*** Stored rows ***

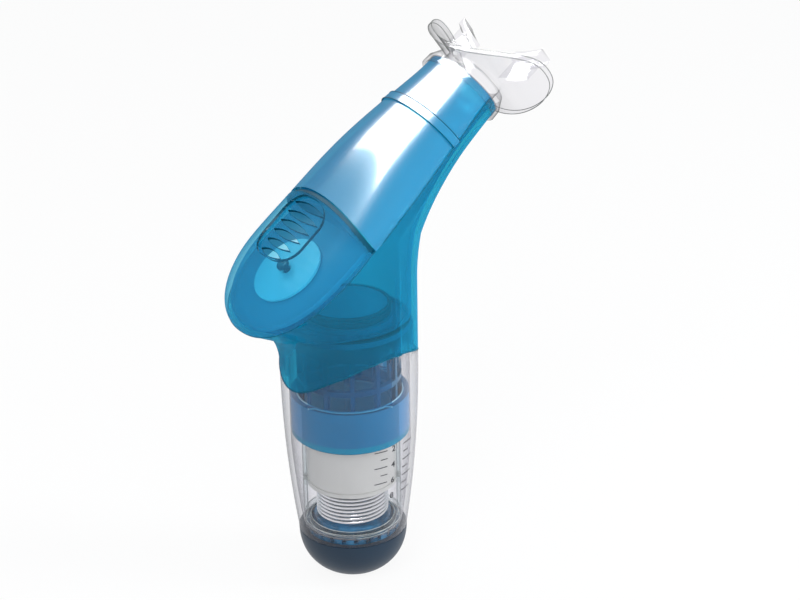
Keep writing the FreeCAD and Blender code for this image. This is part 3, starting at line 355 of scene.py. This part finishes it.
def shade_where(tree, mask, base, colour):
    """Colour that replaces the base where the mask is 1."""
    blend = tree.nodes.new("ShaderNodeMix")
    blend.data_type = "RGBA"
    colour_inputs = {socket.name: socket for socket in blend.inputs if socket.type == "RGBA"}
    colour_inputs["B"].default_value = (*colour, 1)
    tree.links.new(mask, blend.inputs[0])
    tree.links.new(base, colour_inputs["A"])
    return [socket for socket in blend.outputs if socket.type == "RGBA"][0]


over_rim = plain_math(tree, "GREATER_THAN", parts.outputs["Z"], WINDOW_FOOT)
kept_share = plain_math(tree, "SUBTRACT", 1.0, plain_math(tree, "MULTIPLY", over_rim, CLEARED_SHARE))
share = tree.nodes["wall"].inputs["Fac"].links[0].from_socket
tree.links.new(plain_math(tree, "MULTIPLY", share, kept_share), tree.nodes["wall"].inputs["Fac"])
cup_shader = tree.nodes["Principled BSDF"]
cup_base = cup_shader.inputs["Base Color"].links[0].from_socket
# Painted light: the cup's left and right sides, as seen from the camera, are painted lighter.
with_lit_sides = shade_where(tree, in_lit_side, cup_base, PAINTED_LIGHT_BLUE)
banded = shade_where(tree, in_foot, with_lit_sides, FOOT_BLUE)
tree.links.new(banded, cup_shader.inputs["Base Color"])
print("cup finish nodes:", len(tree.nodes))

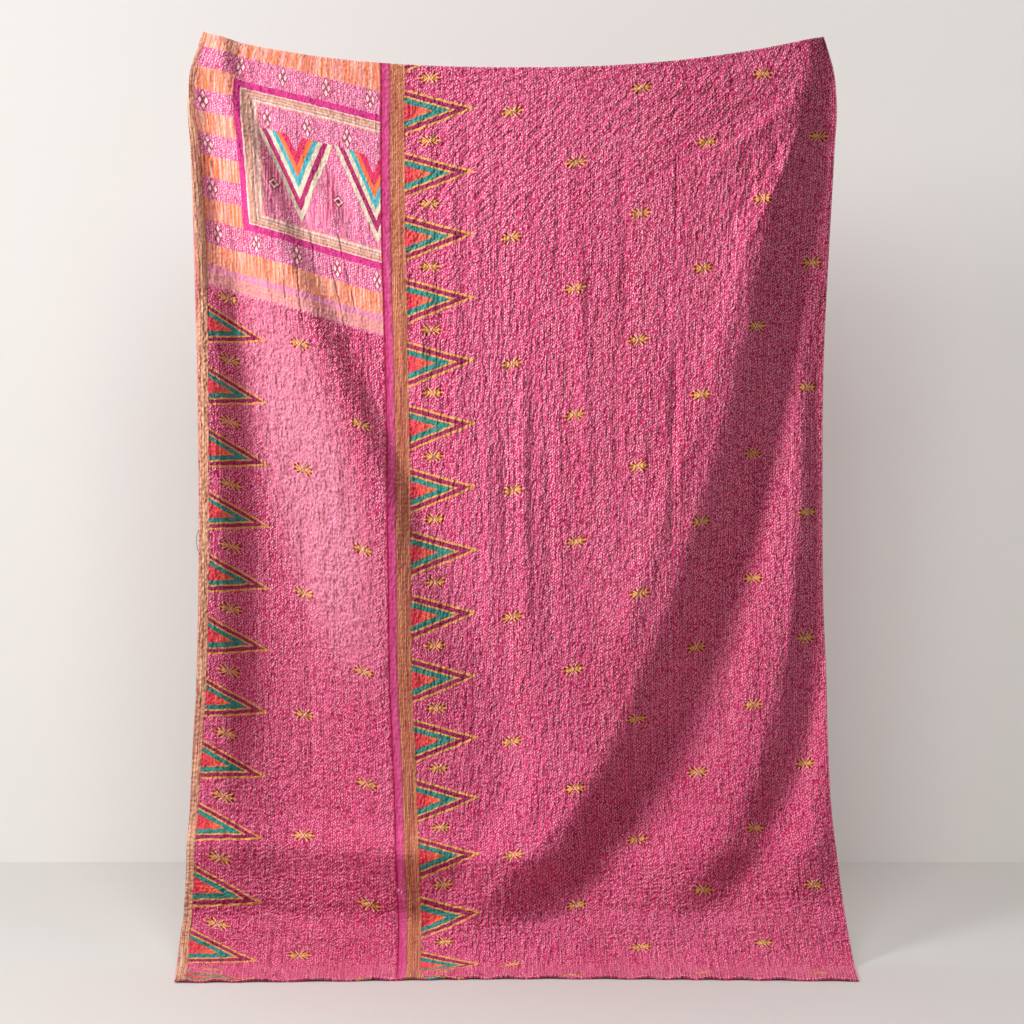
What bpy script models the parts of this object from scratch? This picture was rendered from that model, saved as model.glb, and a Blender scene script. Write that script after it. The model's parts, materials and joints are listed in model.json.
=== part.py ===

***

**What you are asked to do:**
Repeat the data above exactly.

**Expected output:**
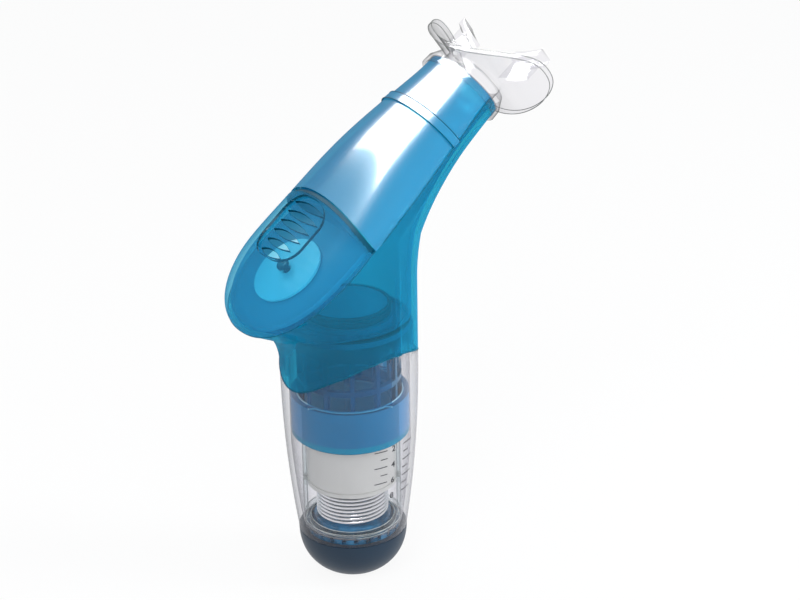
Keep writing the FreeCAD and Blender code for this image. This is part 3, starting at line 355 of scene.py. This part finishes it.
def shade_where(tree, mask, base, colour):
    """Colour that replaces the base where the mask is 1."""
    blend = tree.nodes.new("ShaderNodeMix")
    blend.data_type = "RGBA"
    colour_inputs = {socket.name: socket for socket in blend.inputs if socket.type == "RGBA"}
    colour_inputs["B"].default_value = (*colour, 1)
    tree.links.new(mask, blend.inputs[0])
    tree.links.new(base, colour_inputs["A"])
    return [socket for socket in blend.outputs if socket.type == "RGBA"][0]


over_rim = plain_math(tree, "GREATER_THAN", parts.outputs["Z"], WINDOW_FOOT)
kept_share = plain_math(tree, "SUBTRACT", 1.0, plain_math(tree, "MULTIPLY", over_rim, CLEARED_SHARE))
share = tree.nodes["wall"].inputs["Fac"].links[0].from_socket
tree.links.new(plain_math(tree, "MULTIPLY", share, kept_share), tree.nodes["wall"].inputs["Fac"])
cup_shader = tree.nodes["Principled BSDF"]
cup_base = cup_shader.inputs["Base Color"].links[0].from_socket
# Painted light: the cup's left and right sides, as seen from the camera, are painted lighter.
with_lit_sides = shade_where(tree, in_lit_side, cup_base, PAINTED_LIGHT_BLUE)
banded = shade_where(tree, in_foot, with_lit_sides, FOOT_BLUE)
tree.links.new(banded, cup_shader.inputs["Base Color"])
print("cup finish nodes:", len(tree.nodes))

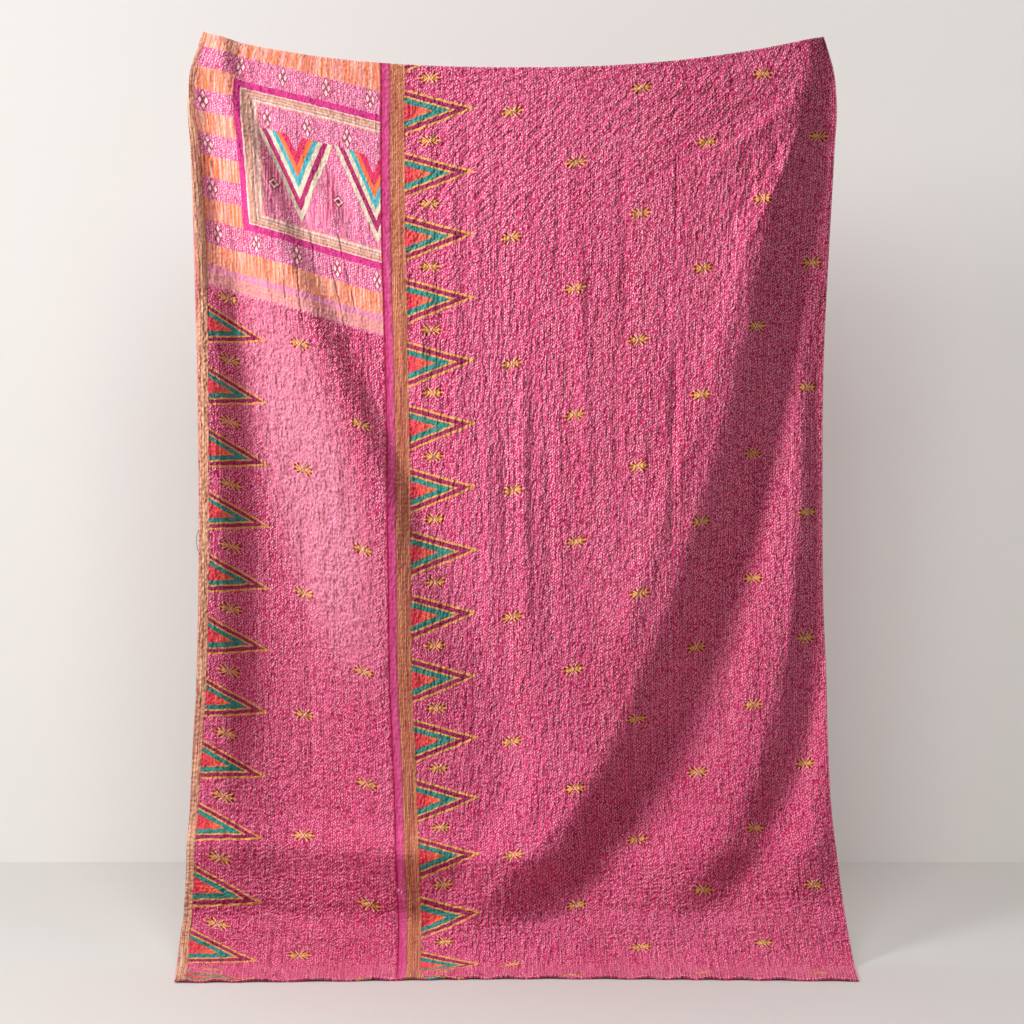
What bpy script models the parts of this object from scratch? This picture was rendered from that model, saved as model.glb, and a Blender scene script. Write that script after it. The model's parts, materials and joints are listed in model.json.
=== part.py ===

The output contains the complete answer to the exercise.